First of all, this is a brilliant question, and one that inspired me to join fluther just so I could have the opportunity to answer it!

Having given this question much thought, I have decided that such a password or biometric device only serves one function, and that is to delay. You see, with human nature and the advent of human engineering, all things are possible, but the deciding factor is time spent achieving what we want. So in a sense, nothing will prevent a determined person or group of people from getting the information (in this case) they desire given enough time, energy, and resources.

Therefore, any protective measure used to conceal your data must be strong enough to delay the attacker from getting to it, or at the very least, take too much time or overwhelm their resources to the point where the work isn’t going to be worth the gain.

I hope this makes sense. :)

wundayatta's avatar

I just read Corey Doctorow’s Little Brother which made me think about this. It seems to me that any password can be tortured out of you, which means that, unless you have a mechanism that makes it impossible for you to know your password, yet still allows you to use it, you can get the password tortured out of you.

If you are paranoid enough, than you can take the time to set up an alternate data set that does not include your secrets, and let yourself be tortured to give up that password, and hope they don’t continue the torture, once they don’t find what they are looking for. Hell, you could set up several fake datasets.

All of this would serve to delay an attacker, but, unless they were really stupid, they might continue torturing you forever. In fact, even after you gave up the “real” password, they might still believe there was more, and keep on torturing you. To fend off an attack, you’ve got to make an attacker believe they have what they want, or that it is impossible to get what they want, since you don’t know it.

Perhaps you could leave several parts of the key with different people around the world, who would give you their parts if you provide them with the proper code in person (perhaps biometrically). This might serve the delaying function @geniusatwork suggested.
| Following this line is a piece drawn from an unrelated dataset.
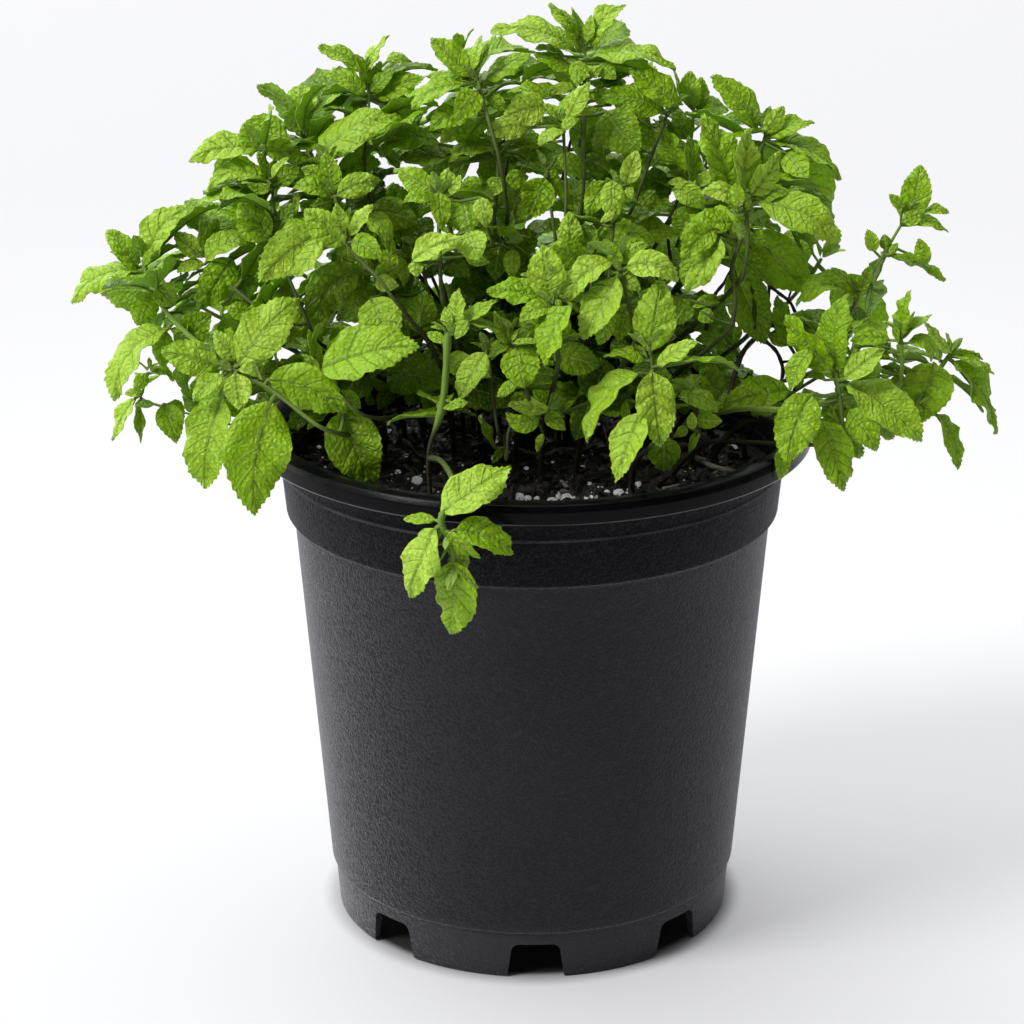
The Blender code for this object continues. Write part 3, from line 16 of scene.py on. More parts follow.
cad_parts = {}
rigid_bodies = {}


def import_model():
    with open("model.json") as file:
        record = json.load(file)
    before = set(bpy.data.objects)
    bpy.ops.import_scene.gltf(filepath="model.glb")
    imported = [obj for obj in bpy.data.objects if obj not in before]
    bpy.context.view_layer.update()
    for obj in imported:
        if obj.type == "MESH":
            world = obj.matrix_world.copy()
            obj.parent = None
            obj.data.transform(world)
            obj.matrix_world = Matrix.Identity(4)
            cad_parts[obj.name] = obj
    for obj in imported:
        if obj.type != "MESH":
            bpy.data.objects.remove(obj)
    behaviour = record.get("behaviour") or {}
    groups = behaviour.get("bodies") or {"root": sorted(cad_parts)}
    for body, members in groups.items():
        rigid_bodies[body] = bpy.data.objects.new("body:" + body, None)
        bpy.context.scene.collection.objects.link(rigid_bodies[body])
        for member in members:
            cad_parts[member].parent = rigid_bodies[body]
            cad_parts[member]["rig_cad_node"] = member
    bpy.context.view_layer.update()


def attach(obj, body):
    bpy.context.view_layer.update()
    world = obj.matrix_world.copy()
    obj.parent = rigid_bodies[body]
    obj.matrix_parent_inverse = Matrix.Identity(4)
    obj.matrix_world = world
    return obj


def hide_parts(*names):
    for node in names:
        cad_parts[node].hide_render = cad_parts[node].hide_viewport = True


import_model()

Just out of curiosity, @geniusatwork, how did you hear about this question? Were you lurking on fluther or did it show up in some search? If so, what search terms were you using? And why have you been giving this question much thought?

Noel_S_Leitmotiv's avatar

Wait.. I thought one of the arguments against ‘torture’ was that it doesnt work.

cwilbur's avatar

@Noel_S_Leitmotiv: one of the arguments against torture is that it doesn’t reliably work.

You torture a suspected terrorist; he may not know anything, but he will tell you what he thinks you want to hear, and you have no way of verifying it.

You torture someone to get his computer password, and when he tells you something, you can verify it right then and there.

geniusatwork's avatar

@daloon – Actually, I was using Google reader and this discussion was suggested to me, so I’m here by total coincidence. I’ve been giving this so much thought because it is something I’ve been working on for a long time.

wundayatta's avatar

@geniusatwork What approaches have you tried, so far?

geniusatwork's avatar

@daloon – My dad is a scientist and we have been discussing this problem for quite some time, unfortunately, we are limited by technology at the moment. Perhaps the best way is to create a 2-part password based upon a mathematical equation that changes randomly and requires an electronic key. Unfortunately, anyone who holds the electronic key (USB flash drive, for example), can access the data.

wundayatta's avatar

@geniusatwork Yeah, it always seems to come back to that. I was trying to think of some random biometric key, so your body was required, but you wouldn’t know what part was the key. But then I thought that that would work even if your body was there under duress. So the key to this key is that it can only work when you are not under duress or not being coerced. However, I am not sure if there is a reliable way to detect coercion, and even if there was, surely someone could develop a way to spoof it.

robmandu's avatar

@geniusatwork, such a thing already exists today: RSA SecurID.

It can come in several forms and how it interacts with a particular piece of software (like a VPN client) can be managed in interesting ways.

Usually, the “token” (random numeric string) is not sufficient on its own, though. You, the user, must also enter your own personal password/PIN.

Those two pieces are then combined to make the final “passcode”. So… if a bad guy gets one of the two pieces, he still cannot gain access.

While it’s much more secure than a password alone, and it’s nigh impossible to crack remotely, it’s still not up to @daloon‘s challenge, though. If the bad guy were to physically attack you in your own home/office, he could still force you to put the two pieces together for him.

geniusatwork's avatar

@robmandu – The time-tested way is to create multiple levels of authentication such that someone must be authorized through a series of steps before the data is revealed.

Also, thanks for the RSA SecurID link, that’s what I was talking about earlier.